For the foregoing reasons, the NLRB's request to enforce the Subpoenas is granted. Accordingly, the Respondents are each directed to comply with the Subpoenas duces tecum served upon them in the underlying matters now pending before Judge Esposito and identified above and to provide unredacted copies of all responsive documents requested therein to the NLRB for its review within 45 days of this Order.
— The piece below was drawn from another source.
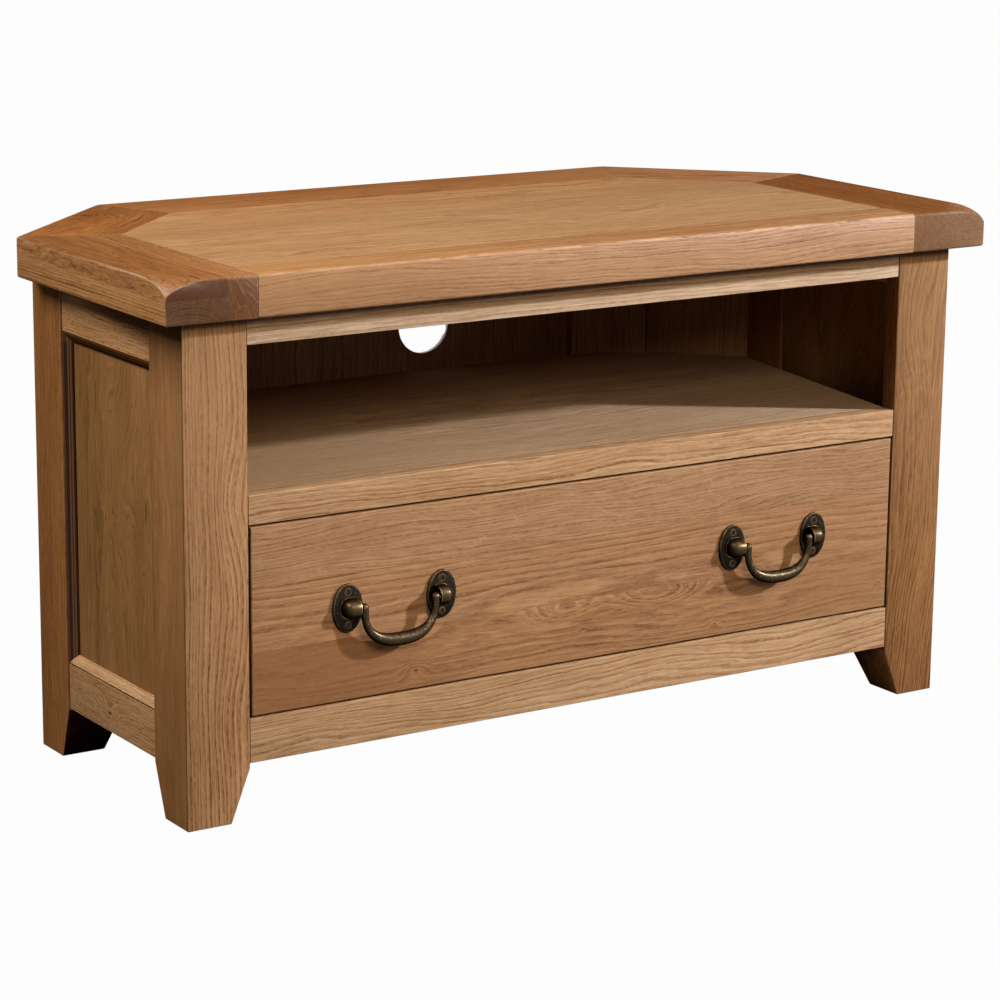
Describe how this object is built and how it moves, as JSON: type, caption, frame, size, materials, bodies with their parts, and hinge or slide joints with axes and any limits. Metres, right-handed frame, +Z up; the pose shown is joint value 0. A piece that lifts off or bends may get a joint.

Further, with respect to each of the Franchisee Respondents, Respondent's Custodian of Records must appear at the time and place to be designated by Judge Esposito, or by the Division of Judges for the National Labor Relations Board, for resumption of the administrative hearing to give sworn testimony and answer any and all questions relevant and material to the documents produced by that particular Respondent in response to the subpoena duces tecum served on them in connection with this case.

SO ORDERED.

FootNotes


1. These Subpoenas are identified in the parties' submissions as B-1-L3ASNB, B-1-L3BRPJ, B-1-L31N0L, B-1-L3BR2R, B-1-L3B22H, B-1-L3BNAD, B-1-L3C38J, B-1-L3BFPV, B-1-L3B9EX, and B-1-L3IE7X.
2. Unless otherwise noted, references or citations to the record refer to documents filed in connection with case number 15 Misc. 326.
3. The NLRB also requested that Judge Esposito adjourn the continuation of the administrative hearing to January 11, 2016. The request was granted on August 28, 2015.